Keruwetan keuangan di Ujung Pandang hampir pula dibarengi oleh
kekisruhan penjurian di Jakarta. Masih seperti tahun lalu, tahun
ini para pemain yang tidak mengisi suaranya sendiri, menurut
peraturan penjurian, harus didiskualifisir. Sulitnya bagi juri,
mereka tidak kenal semua bintang. Sehingga sulit mengetahui mana
yang menggunakan suara sendiri dan mana yang diisi oleh orang
lain. "Kami masih menggunakan formulir pendaftaran model
internasional yang tidak mencantumkan soal suara asli atau
dubbing," kata Turino. Nah, juri ternyata memilih Kaharuddin
Syah -- dalam film Letnan Harahap -- sebagai pemain pria terbaik
dengan hak mendapatkan Citra. Ini pemain pendatang baru memang
tidak mengisi sendiri suaranya. Dan semuanya itu baru ketahuan
setelah hasil penjurian diumumkan.
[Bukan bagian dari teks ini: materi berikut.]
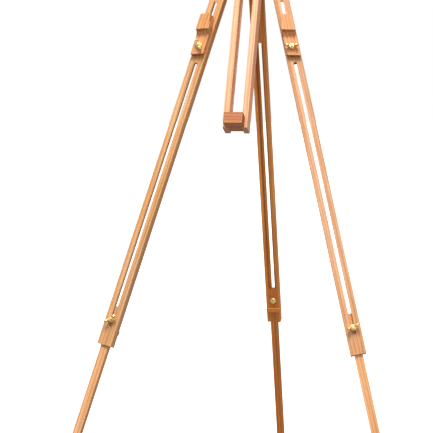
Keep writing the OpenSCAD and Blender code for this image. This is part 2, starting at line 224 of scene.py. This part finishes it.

Tentu saja heboh, apa lagi
setelah panitia menghubungi Sophan Sophian, sutradara film
tersebut, supaya piala untuk filmnya itu dikembalikan. "Saya
akan serahkan kembali piala itu," kata Sophan dingin Sabtu
lalu. Mengaku tidak mau meributkan keteledoran panitia, Sophan
juga berkata: "Yang penting film saya disorot juri dengan
serius. Ini membahagiakan saya. Lain kali saya akan bekerja
lebih serius."
Esoknya panitia dan juri melakukan sidang darurat di Pusat
Perfilman Haji Usmar Ismail. "Persoalan diselesaikan dengan
menggunakan pasal 6 ayat 3 dari peraturan penjurian," kata
Turino. Apa isi pasal dan ayat itu? "Yah keputusan juri tidak
bisa diganggu gugat. Artinya, Kaharuddin Syah tetap memegang
piala Citra yang diperolehnya di Ujung Pandang itu."